America’s Future?

I know I am supposed to tell you that America’s best days are still ahead of us. And that when we have defeated those who try to tear us down, it will be worth the struggles we are currently plagued with. We will claim the nation that our forebears dreamed of.

I always try to be an optimist and believed all the above, but I’m not sure that reality is even possible anymore? There is just too much “Gloom and Doom” that overshadows that rosy scenario. There are too many nonsensical conspiracies now. Too many big lies about the important stuff.

And perhaps worst of all, is that in 2020, 74 million Americans voted for one of the single most reprehensible human beings on the planet, despite his staggering four-year attempt to show them how grossly unqualified and morally incapable he was of leading. His ineptitude, immorality, and autocratic thoughts were somehow not deal breakers but selling points.

Is the chasm is too deep now?

  • How can we ever find common ground with those who insist on dehumanization of everyone who doesn’t think and look like them now?
  • How can we engage in a conversation on critical issues with people whose realities are so malleable?
  • How can we move forward when so many are living perpetually backwards, longing for the “good-old-days” when fewer people had the voice or vote, and they had all the control?

History clearly tells us that the more we tolerate brutality and discrimination, the more normal they become. Our present normal makes it virtually impossible to grow into something that is truly beautiful.

I am in my final years now, I am simply too tired to keep on fighting, so I guess I will just ride a bit longer and see what happens. The same people who have tried to marginalize so many are at work on me… I just don’t know if I have the strength to tolerate them much longer.
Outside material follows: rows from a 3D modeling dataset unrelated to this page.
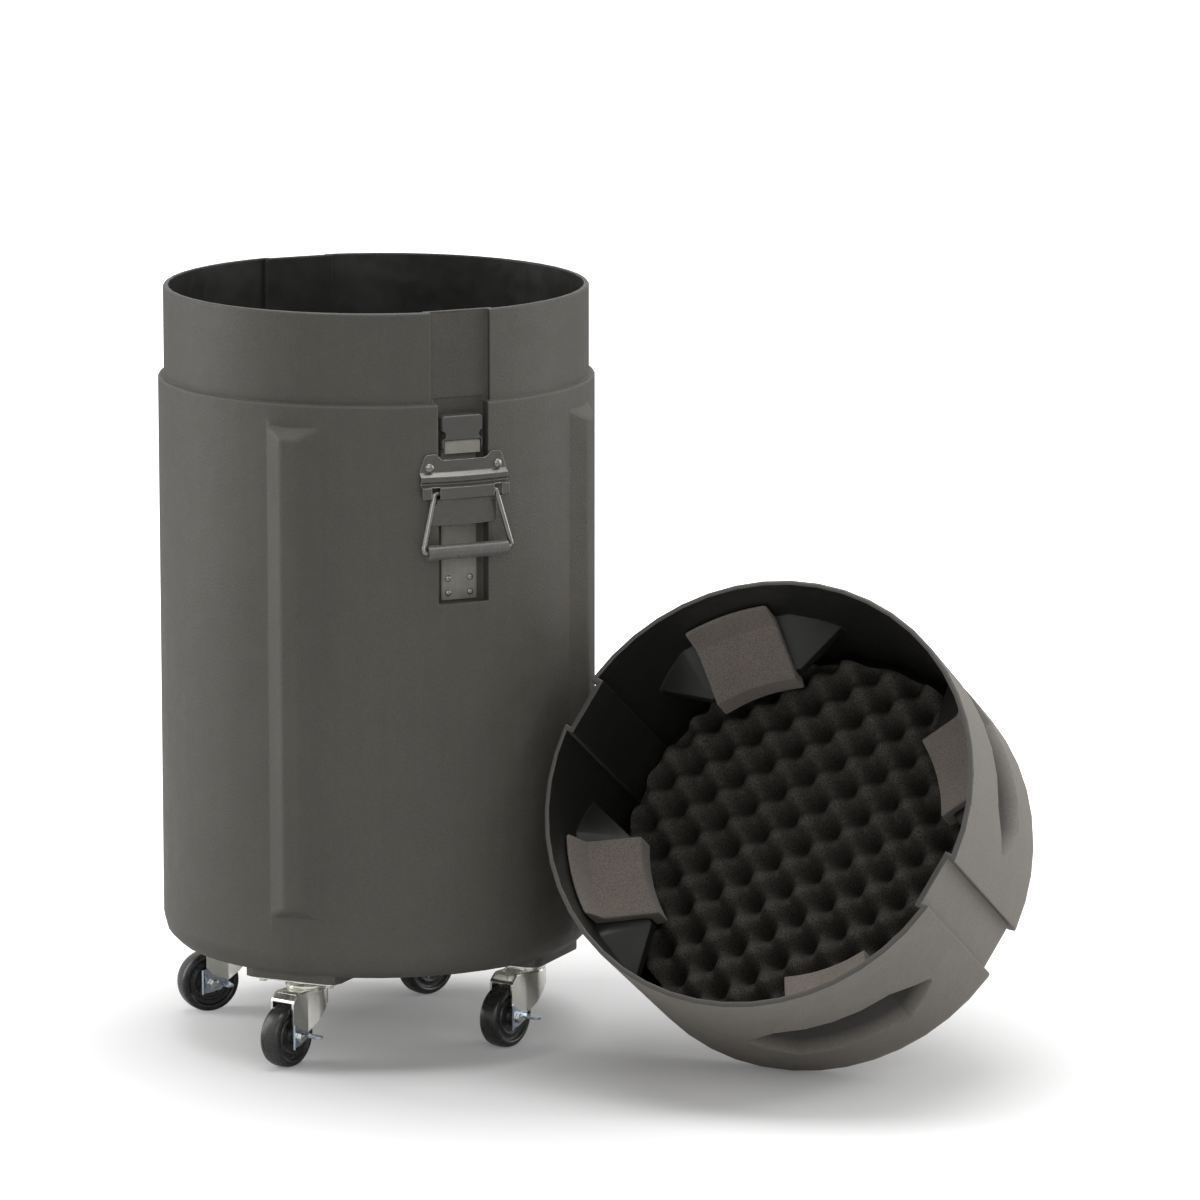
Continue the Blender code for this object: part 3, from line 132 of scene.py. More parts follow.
class FoamSettings(bpy.types.PropertyGroup):
    pad: colour("Pads", "Fine foam of the pads and the case's floor", 152, 143, 134)
    pore: colour("Pores", "Open pores of the pads", 112, 104, 97)
    crate: colour("Egg-crate foam", "Crests of the lid's block", 108, 104, 97)
    crate_pore: colour("Egg-crate pores", "Pores and hollows of the lid's block", 66, 63, 58)
    pore_size: length("Pore size", "Width of one pore", 0.0011, 0.0003, 0.005)
    pitch: length("Egg-crate pitch", "Distance between two hollows", 0.0344, 0.01, 0.1)
    turn: angle("Egg-crate turn", "Direction of a row of hollows in the lid's frame", 36.4)
    crest: length("Crest", "Depth of the crests below the lid's rim", 0.188, 0.1, 0.3)
    hollow: length("Hollow", "Depth of the hollows below the lid's rim", 0.2235, 0.1, 0.3)
    narrowness: amount("Narrowness", "How narrow the hollows are beside the ridges", 1.5, 6)
    pad_taper: length("Pad taper", "How much thinner a pad is at the lid's rim", 0.0085, 0, 0.011)
    pad_round: length("Pad rounding", "Rounding of a pad's edges", 0.0024, 0.0005, 0.005)


class TrimSettings(bpy.types.PropertyGroup):
    webbing: colour("Webbing", "Threads of the straps", 170, 167, 157)
    webbing_dark: colour("Webbing gaps", "Between the threads", 122, 120, 112)
    thread: length("Thread", "Width of a thread of the weave", 0.0013, 0.0004, 0.005)
    slot: length("Slot filling", "How far the loop bulges up into the buckle's slot", 0.0028)
    buckle: colour("Buckle", "Moulded buckle", 84, 83, 80)
    grip: colour("Grip", "Tube on the bail", 102, 101, 98)
    handle: colour("Handle", "Dark plated handle plate", 104, 102, 98)
    # Handle edge stands for rubbed plating and painted highlight along the edges.
    handle_edge: colour("Handle edge", "Where the plating is rubbed bright", 168, 166, 160)
    wire: colour("Wire", "Bails and rivets", 138, 136, 132)
    steel: colour("Steel", "Bushes, axles and nuts of the casters", 205, 204, 200)


class CasterSettings(bpy.types.PropertyGroup):
    zinc: colour("Zinc", "Bright zinc of plates and forks", 236, 235, 227)
    lever: colour("Blue zinc", "Brake levers", 196, 208, 220)
    wheel: colour("Wheel", "Hard black wheel", 46, 46, 45)
    dust: colour("Dust", "Dust on the treads", 92, 87, 80)
    crown: length("Crown", "How much the tread stands proud at its middle", 0.0004, 0, 0.003)
    edge_round: length("Edge rounding", "Of the pressed metal", 0.0007, 0.00005, 0.002)


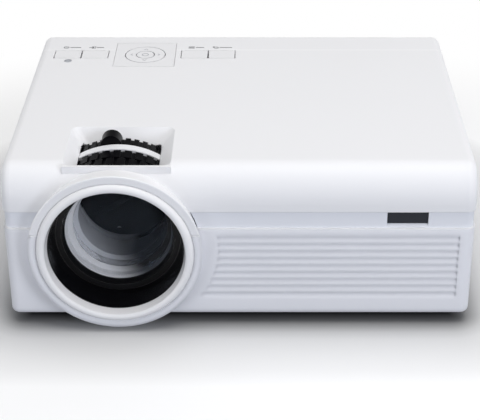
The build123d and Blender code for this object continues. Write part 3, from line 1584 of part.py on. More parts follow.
def speaker_frame():
    """Square plate with a conical basket and a magnet behind it."""
    x1 = speaker_x1()
    depth = SPEAKER_T - SPEAKER_PLATE_T
    plate = block(
        x1 - SPEAKER_PLATE_T,
        x1,
        SPEAKER_D0,
        SPEAKER_D0 + SPEAKER_LENGTH,
        SPEAKER_H0,
        SPEAKER_H0 + SPEAKER_TALL,
    )
    basket = speaker_place(x1 - SPEAKER_PLATE_T - depth / 2) * Cone(
        SPEAKER_MAGNET_R, SPEAKER_CONE_R + 1, depth
    )
    magnet = speaker_place(x1 - SPEAKER_T + 1.5) * Cylinder(SPEAKER_MAGNET_R + 1, 3.0)
    hollow = speaker_place(x1 - SPEAKER_T / 2 + 1.5) * Cone(
        SPEAKER_MAGNET_R - 2, SPEAKER_CONE_R, SPEAKER_T - 3
    )
    return plate + basket + magnet - hollow


def speaker_cone():
    """Thin paper cone with a dust cap, seated on the basket's floor."""
    x1 = speaker_x1()
    depth = SPEAKER_T - 3 - 1.2
    middle = x1 - SPEAKER_T + 3 + depth / 2
    wall = 0.7
    outer = speaker_place(middle) * Cone(SPEAKER_MAGNET_R - 2.4, SPEAKER_CONE_R - 1.6, depth)
    inner = speaker_place(middle + wall) * Cone(SPEAKER_MAGNET_R - 2.4, SPEAKER_CONE_R - 1.6, depth)
    cap = speaker_place(middle - depth / 2 + 1) * Cylinder(SPEAKER_MAGNET_R - 3.4, 2)
    return outer - inner + cap


# Feet, screws and insert


def rubber_feet():
    """Four round feet in shallow recesses, rounded at the bottom."""
    feet = []
    for x, d in foot_places():
        foot = upright(FOOT_R - 0.05, x, d, -FOOT_H, FOOT_RECESS)
        bottom = foot.edges().sort_by(Axis.Z)[0]
        feet.append(fillet(bottom, 1.0))
    return Compound(children=feet)


def leg_ring_h():
    """Height of the middle of the friction ring's groove, near the top of the leg."""
    return LEG_LENGTH - KNOB_TOP_GAP - LEG_RING_BELOW_TOP


def foot_leg():
    """Fluted grip with a plain stem that slides in the boss of the bottom shell."""
    top = -KNOB_TOP_GAP
    leg = upright(KNOB_R, LEG_X, LEG_D, top - KNOB_T, top)
    for index in range(KNOB_FLUTES):
        angle = math.radians(index * 360 / KNOB_FLUTES)
        x = LEG_X + KNOB_R * math.cos(angle)
        d = LEG_D + KNOB_R * math.sin(angle)
        leg -= upright(FLUTE_R, x, d, top - KNOB_T - 1, top + 1)
    leg += upright(STEM_LEG_R, LEG_X, LEG_D, top - 0.5, LEG_LENGTH - KNOB_TOP_GAP)
    low = leg_ring_h() - LEG_RING_W / 2
    groove = upright(STEM_LEG_R + 1, LEG_X, LEG_D, low, low + LEG_RING_W)
    leg -= groove - upright(STEM_LEG_R - LEG_RING_DEPTH, LEG_X, LEG_D, low - 1, low + LEG_RING_W + 1)
    return leg - upright(SPIGOT_R, LEG_X, LEG_D, top - KNOB_T - 1, top - KNOB_T + SPIGOT_LENGTH)


def foot_friction_ring():
    """Rubber ring in the leg's groove that rubs in the boss and holds the leg where it is left."""
    inner = STEM_LEG_R - LEG_RING_DEPTH
    outer = STEM_LEG_R + LEG_FIT - LEG_RING_FIT
    section = RectangleRounded(outer - inner, LEG_RING_W, 0.3)
    ring = revolve(Plane.XZ * Pos((inner + outer) / 2, 0) * section, Axis.Z)
    return at(LEG_X, LEG_D, leg_ring_h()) * ring


def foot_pad():
    """Rubber pad pressed into the underside of the leg's grip."""
    top = -KNOB_TOP_GAP - KNOB_T
    pad = upright(FOOT_PAD_R, LEG_X, LEG_D, top - FOOT_PAD_T, top)
    rim = pad.edges().group_by(Axis.Z)[0]
    return fillet(rim, 0.5) + upright(SPIGOT_R, LEG_X, LEG_D, top - 0.5, top + SPIGOT_LENGTH)


def tripod_insert():
    """Brass insert with the tripod thread, flush with the underside."""
    insert = upright(TRIPOD_OUT_R, TRIPOD_X, TRIPOD_D, 0, TRIPOD_DEPTH)
    return insert - upright(TRIPOD_R, TRIPOD_X, TRIPOD_D, -1, TRIPOD_DEPTH + 1)


def case_screws():
    """Four long-reach screws from below that hold the shells together."""
    screws = []
    sink_top = CASE_BOSS_SPLIT_H - CASE_SINK_DEPTH
    for x, d in case_boss_places():
        head = upright(CASE_HEAD_R, x, d, sink_top - CASE_HEAD_T, sink_top)
        shank = upright(CASE_SHANK_R, x, d, sink_top - 0.5, sink_top + CASE_SHANK_LENGTH)
        screws.append(head + shank)
    return Compound(children=screws)


def build():
    """Every piece by its name."""
    pieces = {
        "top_shell": top_shell(),
        "bottom_shell": bottom_shell(),
        "waist_band": waist_band(),
        "lens_ring": lens_ring(),
        "lens_shroud": lens_shroud(),
        "lens_base": lens_base(),
        "focus_wheel": focus_wheel(),
        "focus_barrel": focus_barrel(),
        "guide_pins": guide_pins(),
        "front_lens": front_lens(),
        "lens_retainer": lens_retainer(),
        "front_spacer": front_spacer(),
        "middle_lens": middle_lens(),
        "rear_spacer": rear_spacer(),
        "rear_lens": rear_lens(),
        "keystone_ring": keystone_ring(),
        "ir_window": ir_window(),
        "ir_receiver": ir_receiver(),
        "nav_panel": nav_panel(),
        "nav_ring": nav_ring(),
        "ok_key": ok_key(),
        "nav_hub": nav_hub(),
        "key_board": key_board(),
        "key_switches": key_switches(),
        "board_screws": board_screws(),
        "status_light": status_light(),
        "engine_housing": engine_housing(),
        "engine_cover": engine_cover(),
        "mirror_frame": mirror_frame(),
        "fold_mirror": fold_mirror(),
        "fresnel_lenses": fresnel_lenses(),
        "lcd_panel": lcd_panel(),
        "condenser_lens": condenser_lens(),
        "led_board": led_board(),
        "heat_sink": heat_sink(),
        "exhaust_frame": exhaust_place()
        * fan_frame(EXHAUST_SIZE, EXHAUST_T, EXHAUST_BORE_R, EXHAUST_HUB_R),
        "exhaust_rotor": exhaust_place()
        * fan_rotor(EXHAUST_T, EXHAUST_BORE_R, EXHAUST_HUB_R, EXHAUST_BLADES),
        "intake_frame": intake_place()
        * fan_frame(INTAKE_SIZE, INTAKE_T, INTAKE_BORE_R, INTAKE_HUB_R),
        "intake_rotor": intake_place()
        * fan_rotor(INTAKE_T, INTAKE_BORE_R, INTAKE_HUB_R, INTAKE_BLADES),
        "dust_filter": dust_filter(),
        "main_board": main_board(),
        "power_board": power_board(),
        "hdmi_socket": hdmi_socket(),
        "usb_socket": usb_socket(),
        "round_jacks": round_jacks(),
        "card_socket": card_socket(),
        "power_inlet": power_inlet(),
        "speaker_frame": speaker_frame(),
        "speaker_cone": speaker_cone(),
        "rubber_feet": rubber_feet(),
        "foot_leg": foot_leg(),
        "foot_friction_ring": foot_friction_ring(),
        "foot_pad": foot_pad(),
        "tripod_insert": tripod_insert(),
        "case_screws": case_screws(),
    }
    for name, left in zip(KEY_NAMES, KEY_LEFT_XS):
        pieces[name] = flush_key(left)
    return pieces


os.makedirs("parts", exist_ok=True)
for name, shape in build().items():
    export_step(shape, f"parts/{name}.step")
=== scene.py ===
"""Looks of a small white LED projector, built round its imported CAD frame.

Sizes in the classes are millimetres in the part's own axes: X to the right, D back from the
housing's front face and H up from its underside. spot() turns them into Blender's metres.
In a finish, the radius of an edge and the height of a bump are millimetres too.
"""

import logging
import math
from dataclasses import dataclass
from enum import Enum
from typing import Sequence, Union

import bmesh
import bpy
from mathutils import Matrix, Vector


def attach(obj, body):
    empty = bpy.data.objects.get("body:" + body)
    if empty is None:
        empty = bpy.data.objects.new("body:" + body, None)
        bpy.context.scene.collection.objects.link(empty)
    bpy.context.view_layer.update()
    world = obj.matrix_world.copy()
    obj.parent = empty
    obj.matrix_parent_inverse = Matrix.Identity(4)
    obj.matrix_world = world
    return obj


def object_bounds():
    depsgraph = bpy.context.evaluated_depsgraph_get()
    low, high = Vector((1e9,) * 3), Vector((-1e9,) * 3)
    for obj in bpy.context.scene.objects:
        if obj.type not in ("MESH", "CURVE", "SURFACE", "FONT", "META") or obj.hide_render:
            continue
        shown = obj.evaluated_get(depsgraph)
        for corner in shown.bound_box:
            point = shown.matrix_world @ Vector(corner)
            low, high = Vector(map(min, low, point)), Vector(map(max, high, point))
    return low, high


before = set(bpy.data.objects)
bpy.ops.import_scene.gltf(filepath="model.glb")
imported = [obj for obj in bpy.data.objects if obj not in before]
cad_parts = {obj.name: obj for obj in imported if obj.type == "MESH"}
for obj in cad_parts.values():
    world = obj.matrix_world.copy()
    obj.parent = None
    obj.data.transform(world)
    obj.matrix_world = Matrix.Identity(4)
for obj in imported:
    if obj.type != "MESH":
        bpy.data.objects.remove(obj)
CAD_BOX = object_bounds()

logging.basicConfig(level=logging.INFO, format="%(name)s: %(message)s")
log = logging.getLogger("projector")

MM = 0.001
FRONT_Y = -71.3
FOOT_H = 5.0
TOP_H = 70.0
LENS_X = -52.5
LENS_H = 34.0
HALF_DEPTH = 75.0
RIM_BLUR = 0.02
SHADE_SPOT = (-30.0, 80.0, 36.0)
SHADE_R = 37.5
SHADE_BLUR = 13.0

Point = tuple[float, float]
Place = tuple[float, float, float]
Size = tuple[float, float, float]
Tint = tuple[float, float, float]
Colour = tuple[float, float, float, float]
Value = Union[float, Sequence[float], bpy.types.NodeSocket]
Region = tuple[Vector, Vector, Colour]
Bore = tuple[Vector, float, float, Colour]

WHITE: Colour = (1.0, 1.0, 1.0, 1.0)
BLACK: Colour = (0.0, 0.0, 0.0, 1.0)
ORIGIN = (0.0, 0.0, 0.0)
ACROSS = (1.0, 0.0, 1.0)


def spot(x: float, d: float, h: float) -> Vector:
    """Gives a point of the projector in metres.

    Args:
        x: Millimetres to the right of the middle.
        d: Millimetres back from the housing's front face.
        h: Millimetres up from the housing's underside.

    Returns:
        The point in the frame's own axes.
    """
    return Vector((x, FRONT_Y + d, FOOT_H + h)) * MM


def zone(centre: Place, half: Size, colour: Colour) -> Region:
    """Gives a box that shows another colour.

    Args:
        centre: Its middle as X, D and H.
        half: Half its size along each.
        colour: The colour inside it.

    Returns:
        Its middle and half size in metres, and its colour.
    """
    return spot(*centre), Vector(half) * MM, colour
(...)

One thought on “America’s Future?

  1. You wrote, “History clearly tells us that the more we tolerate brutality and discrimination, the more normal they become.” When it becomes the norm to discriminate, the editor of a local paper feels no shame in writing this section, quoted from the St. Tammany Farmer, 22 JAN 1898, pg. 2., espousing a view that I fear many in my state of Texas share: “It is true . . . that the mass of negroes are not fit to enjoy the right of suffrage, and that is the reason why the people of Louisiana are going to hold a constitutional convention for the purpose of so restricting the franchise as to eliminate them from politics.” He then goes on to exclaim that “negroes are very useful citizens and their bone and muscle have aided to a vast extent in making the South . . . rich and prosperous.” This was after a similar tirade against women attending college with men. Reading old newspapers for genealogical research, I come across these sentiments espoused quite frequently, out loud, with no worry about how history would view the writers. When I was growing up in the mid-1950’s, relatives and shopkeepers and even pastors said the same things. We’re not so very far in time or actions from this, as Texas is proving with its disenfranchisement efforts.